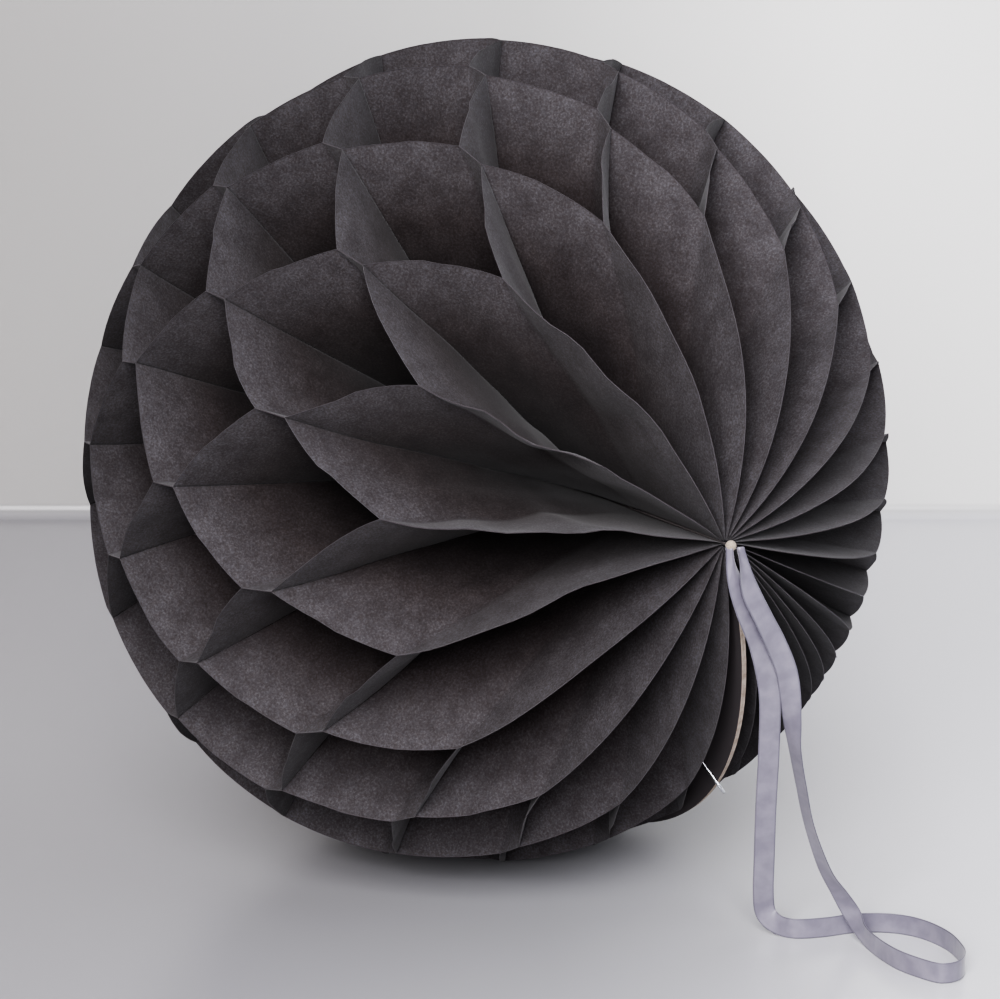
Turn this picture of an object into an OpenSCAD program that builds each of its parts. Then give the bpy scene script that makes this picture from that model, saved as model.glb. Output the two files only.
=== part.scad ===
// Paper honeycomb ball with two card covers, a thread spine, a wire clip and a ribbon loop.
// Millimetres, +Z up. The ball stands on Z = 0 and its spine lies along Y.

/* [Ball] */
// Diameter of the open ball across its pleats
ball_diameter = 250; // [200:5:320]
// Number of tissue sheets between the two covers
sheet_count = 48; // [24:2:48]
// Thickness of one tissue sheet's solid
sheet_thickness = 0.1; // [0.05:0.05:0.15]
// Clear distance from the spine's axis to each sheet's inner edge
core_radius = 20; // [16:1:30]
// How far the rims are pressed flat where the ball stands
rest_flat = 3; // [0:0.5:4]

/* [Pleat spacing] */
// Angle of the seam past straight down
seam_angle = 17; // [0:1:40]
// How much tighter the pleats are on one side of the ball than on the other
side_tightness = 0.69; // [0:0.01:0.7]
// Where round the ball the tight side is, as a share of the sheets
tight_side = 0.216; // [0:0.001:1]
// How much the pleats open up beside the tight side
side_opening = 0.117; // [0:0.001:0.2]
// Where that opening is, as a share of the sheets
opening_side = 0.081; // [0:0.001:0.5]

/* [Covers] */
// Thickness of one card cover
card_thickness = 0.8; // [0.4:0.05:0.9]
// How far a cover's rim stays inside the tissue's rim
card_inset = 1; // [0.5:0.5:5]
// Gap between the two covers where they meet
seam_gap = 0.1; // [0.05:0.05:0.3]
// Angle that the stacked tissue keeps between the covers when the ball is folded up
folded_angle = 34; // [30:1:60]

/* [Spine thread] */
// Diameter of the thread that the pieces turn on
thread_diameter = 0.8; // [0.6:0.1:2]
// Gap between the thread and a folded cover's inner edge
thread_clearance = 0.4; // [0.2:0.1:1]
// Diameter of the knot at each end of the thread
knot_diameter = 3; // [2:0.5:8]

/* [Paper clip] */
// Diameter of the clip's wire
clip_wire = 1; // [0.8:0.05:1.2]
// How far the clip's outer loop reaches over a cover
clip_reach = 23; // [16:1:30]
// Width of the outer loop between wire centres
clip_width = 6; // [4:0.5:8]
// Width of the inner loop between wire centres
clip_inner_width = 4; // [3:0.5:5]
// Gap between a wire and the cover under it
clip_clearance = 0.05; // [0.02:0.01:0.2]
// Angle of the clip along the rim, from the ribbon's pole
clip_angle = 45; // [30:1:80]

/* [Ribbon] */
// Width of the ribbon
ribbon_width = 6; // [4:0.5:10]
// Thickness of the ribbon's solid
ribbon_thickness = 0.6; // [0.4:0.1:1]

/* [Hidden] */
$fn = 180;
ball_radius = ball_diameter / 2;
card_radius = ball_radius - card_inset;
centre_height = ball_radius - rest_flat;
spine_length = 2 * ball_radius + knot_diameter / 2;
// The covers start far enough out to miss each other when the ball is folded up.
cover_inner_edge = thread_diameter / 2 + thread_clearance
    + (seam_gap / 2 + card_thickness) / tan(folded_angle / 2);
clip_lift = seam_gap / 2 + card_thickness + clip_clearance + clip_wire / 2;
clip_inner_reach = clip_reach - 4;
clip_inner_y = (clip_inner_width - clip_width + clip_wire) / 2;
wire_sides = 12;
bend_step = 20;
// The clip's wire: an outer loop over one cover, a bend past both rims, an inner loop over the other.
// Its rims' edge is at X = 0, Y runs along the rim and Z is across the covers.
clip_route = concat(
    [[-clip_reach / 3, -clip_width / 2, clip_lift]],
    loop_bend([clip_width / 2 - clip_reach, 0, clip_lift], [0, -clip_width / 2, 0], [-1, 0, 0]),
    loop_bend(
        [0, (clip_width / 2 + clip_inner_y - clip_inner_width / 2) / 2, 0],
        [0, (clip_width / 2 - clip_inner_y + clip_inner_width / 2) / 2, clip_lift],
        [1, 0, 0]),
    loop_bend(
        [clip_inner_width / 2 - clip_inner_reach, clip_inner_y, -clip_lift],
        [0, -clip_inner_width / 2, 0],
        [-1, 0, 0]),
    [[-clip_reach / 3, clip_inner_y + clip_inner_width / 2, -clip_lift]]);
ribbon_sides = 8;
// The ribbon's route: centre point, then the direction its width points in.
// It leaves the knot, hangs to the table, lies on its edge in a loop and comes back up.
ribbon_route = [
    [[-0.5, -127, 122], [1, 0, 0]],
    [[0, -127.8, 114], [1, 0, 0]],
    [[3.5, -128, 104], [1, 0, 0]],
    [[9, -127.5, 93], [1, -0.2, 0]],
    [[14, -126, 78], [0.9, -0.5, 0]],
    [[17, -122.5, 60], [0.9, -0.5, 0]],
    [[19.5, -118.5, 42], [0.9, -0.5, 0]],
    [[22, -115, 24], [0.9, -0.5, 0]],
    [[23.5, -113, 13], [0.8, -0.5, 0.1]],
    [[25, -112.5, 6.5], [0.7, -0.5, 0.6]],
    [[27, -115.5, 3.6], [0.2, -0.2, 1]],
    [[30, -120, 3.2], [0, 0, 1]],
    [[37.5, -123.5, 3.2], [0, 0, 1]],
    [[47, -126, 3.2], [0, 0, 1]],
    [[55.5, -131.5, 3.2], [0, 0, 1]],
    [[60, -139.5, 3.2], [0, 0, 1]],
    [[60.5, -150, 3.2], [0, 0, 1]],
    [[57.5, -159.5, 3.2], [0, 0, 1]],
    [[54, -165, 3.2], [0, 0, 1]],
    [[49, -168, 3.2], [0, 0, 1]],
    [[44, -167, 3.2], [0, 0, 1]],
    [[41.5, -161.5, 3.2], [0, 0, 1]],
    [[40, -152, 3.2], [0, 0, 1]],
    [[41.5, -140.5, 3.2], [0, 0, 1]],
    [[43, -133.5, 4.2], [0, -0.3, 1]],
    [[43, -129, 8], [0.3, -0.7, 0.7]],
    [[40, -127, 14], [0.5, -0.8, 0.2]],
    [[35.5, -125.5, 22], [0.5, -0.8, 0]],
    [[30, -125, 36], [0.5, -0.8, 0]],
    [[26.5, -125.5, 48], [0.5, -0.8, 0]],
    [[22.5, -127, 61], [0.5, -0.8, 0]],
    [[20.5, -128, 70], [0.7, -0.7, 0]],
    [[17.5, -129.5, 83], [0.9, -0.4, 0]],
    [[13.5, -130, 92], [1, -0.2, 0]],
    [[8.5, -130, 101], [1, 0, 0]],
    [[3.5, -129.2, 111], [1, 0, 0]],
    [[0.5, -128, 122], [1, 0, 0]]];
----
» What the task requires
Once more, set down the full listing, verbatim.

» Exercise response
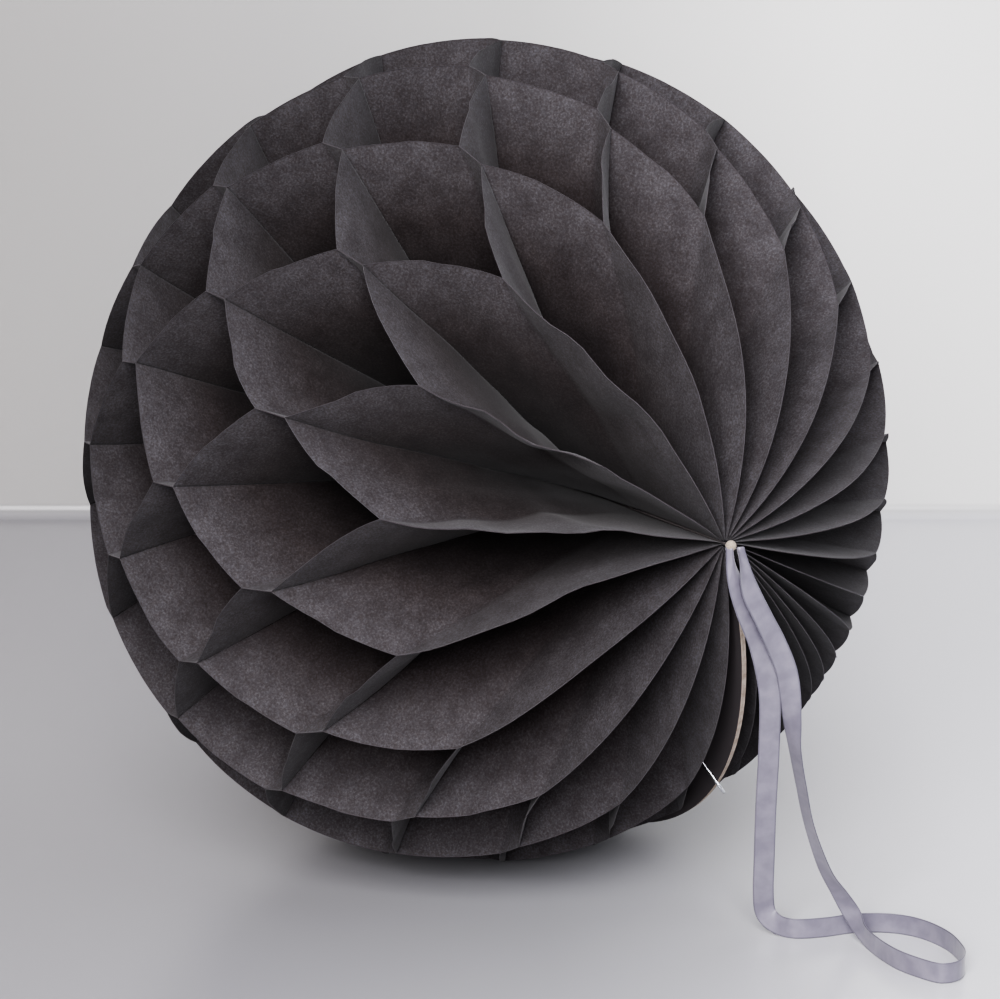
Turn this picture of an object into an OpenSCAD program that builds each of its parts. Then give the bpy scene script that makes this picture from that model, saved as model.glb. Output the two files only.
=== part.scad ===
// Paper honeycomb ball with two card covers, a thread spine, a wire clip and a ribbon loop.
// Millimetres, +Z up. The ball stands on Z = 0 and its spine lies along Y.

/* [Ball] */
// Diameter of the open ball across its pleats
ball_diameter = 250; // [200:5:320]
// Number of tissue sheets between the two covers
sheet_count = 48; // [24:2:48]
// Thickness of one tissue sheet's solid
sheet_thickness = 0.1; // [0.05:0.05:0.15]
// Clear distance from the spine's axis to each sheet's inner edge
core_radius = 20; // [16:1:30]
// How far the rims are pressed flat where the ball stands
rest_flat = 3; // [0:0.5:4]

/* [Pleat spacing] */
// Angle of the seam past straight down
seam_angle = 17; // [0:1:40]
// How much tighter the pleats are on one side of the ball than on the other
side_tightness = 0.69; // [0:0.01:0.7]
// Where round the ball the tight side is, as a share of the sheets
tight_side = 0.216; // [0:0.001:1]
// How much the pleats open up beside the tight side
side_opening = 0.117; // [0:0.001:0.2]
// Where that opening is, as a share of the sheets
opening_side = 0.081; // [0:0.001:0.5]

/* [Covers] */
// Thickness of one card cover
card_thickness = 0.8; // [0.4:0.05:0.9]
// How far a cover's rim stays inside the tissue's rim
card_inset = 1; // [0.5:0.5:5]
// Gap between the two covers where they meet
seam_gap = 0.1; // [0.05:0.05:0.3]
// Angle that the stacked tissue keeps between the covers when the ball is folded up
folded_angle = 34; // [30:1:60]

/* [Spine thread] */
// Diameter of the thread that the pieces turn on
thread_diameter = 0.8; // [0.6:0.1:2]
// Gap between the thread and a folded cover's inner edge
thread_clearance = 0.4; // [0.2:0.1:1]
// Diameter of the knot at each end of the thread
knot_diameter = 3; // [2:0.5:8]

/* [Paper clip] */
// Diameter of the clip's wire
clip_wire = 1; // [0.8:0.05:1.2]
// How far the clip's outer loop reaches over a cover
clip_reach = 23; // [16:1:30]
// Width of the outer loop between wire centres
clip_width = 6; // [4:0.5:8]
// Width of the inner loop between wire centres
clip_inner_width = 4; // [3:0.5:5]
// Gap between a wire and the cover under it
clip_clearance = 0.05; // [0.02:0.01:0.2]
// Angle of the clip along the rim, from the ribbon's pole
clip_angle = 45; // [30:1:80]

/* [Ribbon] */
// Width of the ribbon
ribbon_width = 6; // [4:0.5:10]
// Thickness of the ribbon's solid
ribbon_thickness = 0.6; // [0.4:0.1:1]

/* [Hidden] */
$fn = 180;
ball_radius = ball_diameter / 2;
card_radius = ball_radius - card_inset;
centre_height = ball_radius - rest_flat;
spine_length = 2 * ball_radius + knot_diameter / 2;
// The covers start far enough out to miss each other when the ball is folded up.
cover_inner_edge = thread_diameter / 2 + thread_clearance
    + (seam_gap / 2 + card_thickness) / tan(folded_angle / 2);
clip_lift = seam_gap / 2 + card_thickness + clip_clearance + clip_wire / 2;
clip_inner_reach = clip_reach - 4;
clip_inner_y = (clip_inner_width - clip_width + clip_wire) / 2;
wire_sides = 12;
bend_step = 20;
// The clip's wire: an outer loop over one cover, a bend past both rims, an inner loop over the other.
// Its rims' edge is at X = 0, Y runs along the rim and Z is across the covers.
clip_route = concat(
    [[-clip_reach / 3, -clip_width / 2, clip_lift]],
    loop_bend([clip_width / 2 - clip_reach, 0, clip_lift], [0, -clip_width / 2, 0], [-1, 0, 0]),
    loop_bend(
        [0, (clip_width / 2 + clip_inner_y - clip_inner_width / 2) / 2, 0],
        [0, (clip_width / 2 - clip_inner_y + clip_inner_width / 2) / 2, clip_lift],
        [1, 0, 0]),
    loop_bend(
        [clip_inner_width / 2 - clip_inner_reach, clip_inner_y, -clip_lift],
        [0, -clip_inner_width / 2, 0],
        [-1, 0, 0]),
    [[-clip_reach / 3, clip_inner_y + clip_inner_width / 2, -clip_lift]]);
ribbon_sides = 8;
// The ribbon's route: centre point, then the direction its width points in.
// It leaves the knot, hangs to the table, lies on its edge in a loop and comes back up.
ribbon_route = [
    [[-0.5, -127, 122], [1, 0, 0]],
    [[0, -127.8, 114], [1, 0, 0]],
    [[3.5, -128, 104], [1, 0, 0]],
    [[9, -127.5, 93], [1, -0.2, 0]],
    [[14, -126, 78], [0.9, -0.5, 0]],
    [[17, -122.5, 60], [0.9, -0.5, 0]],
    [[19.5, -118.5, 42], [0.9, -0.5, 0]],
    [[22, -115, 24], [0.9, -0.5, 0]],
    [[23.5, -113, 13], [0.8, -0.5, 0.1]],
    [[25, -112.5, 6.5], [0.7, -0.5, 0.6]],
    [[27, -115.5, 3.6], [0.2, -0.2, 1]],
    [[30, -120, 3.2], [0, 0, 1]],
    [[37.5, -123.5, 3.2], [0, 0, 1]],
    [[47, -126, 3.2], [0, 0, 1]],
    [[55.5, -131.5, 3.2], [0, 0, 1]],
    [[60, -139.5, 3.2], [0, 0, 1]],
    [[60.5, -150, 3.2], [0, 0, 1]],
    [[57.5, -159.5, 3.2], [0, 0, 1]],
    [[54, -165, 3.2], [0, 0, 1]],
    [[49, -168, 3.2], [0, 0, 1]],
    [[44, -167, 3.2], [0, 0, 1]],
    [[41.5, -161.5, 3.2], [0, 0, 1]],
    [[40, -152, 3.2], [0, 0, 1]],
    [[41.5, -140.5, 3.2], [0, 0, 1]],
    [[43, -133.5, 4.2], [0, -0.3, 1]],
    [[43, -129, 8], [0.3, -0.7, 0.7]],
    [[40, -127, 14], [0.5, -0.8, 0.2]],
    [[35.5, -125.5, 22], [0.5, -0.8, 0]],
    [[30, -125, 36], [0.5, -0.8, 0]],
    [[26.5, -125.5, 48], [0.5, -0.8, 0]],
    [[22.5, -127, 61], [0.5, -0.8, 0]],
    [[20.5, -128, 70], [0.7, -0.7, 0]],
    [[17.5, -129.5, 83], [0.9, -0.4, 0]],
    [[13.5, -130, 92], [1, -0.2, 0]],
    [[8.5, -130, 101], [1, 0, 0]],
    [[3.5, -129.2, 111], [1, 0, 0]],
    [[0.5, -128, 122], [1, 0, 0]]];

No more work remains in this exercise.